Le plus brave des hommes, comment oserait-il regarder droit dans les yeux, un hippocampe, point d’interrogation à tête de cheval monté vertical des profondeurs à la surface de nos rêves ?

Des gouffres les plus mystérieux, Paul Klee a libéré un essaim de petits poux lyriques. Un simple cheveu devient pont entre ciel et terre, et parce que, dans n’importe quelle goutte d’eau, le peintre est apte à saisir le miracle sincère des couleurs, nous méprisons les chutes du Niagara, les montagnes à sommets de 4 310 mètres et tous les animaux à réputations trop bien établies, même s’ils passent pour féroces, comme les lions, ces commis-voyageurs du désert, à cravate La Vallière.

Paul Klee : Je me rappelle un sale novembre de Paris, plus triste qu’un parc de ville d’eau, après la saison. Mais, belle vengeance, rue Vavin, à Montparnasse, était une exposition Paul Klee.

Alors, ce jour-là, quoique la pluie et la pierre fussent d’inexorables limites à notre univers, j’ai fait connaissance avec des animaux d’âme, oiseaux d’intelligence, poissons de cœur, plantes de songe.

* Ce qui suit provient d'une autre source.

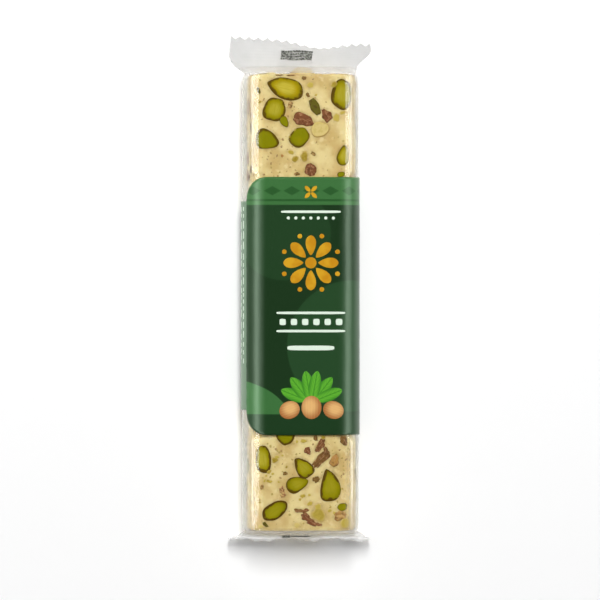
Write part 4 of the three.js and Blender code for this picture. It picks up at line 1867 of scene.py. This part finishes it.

Minuscules créatures aux yeux illimités, algues libres de tout roc, bonjour à vous, merci à vous, êtres, végétaux, choses que ne soutient pas le sol habituel et qui, pourtant, vous affirmez plus stables, plus réels dans votre impondérable surréalité, que nos maisons, nos becs de gaz, nos cafés et la viande de nos amours quotidiennes.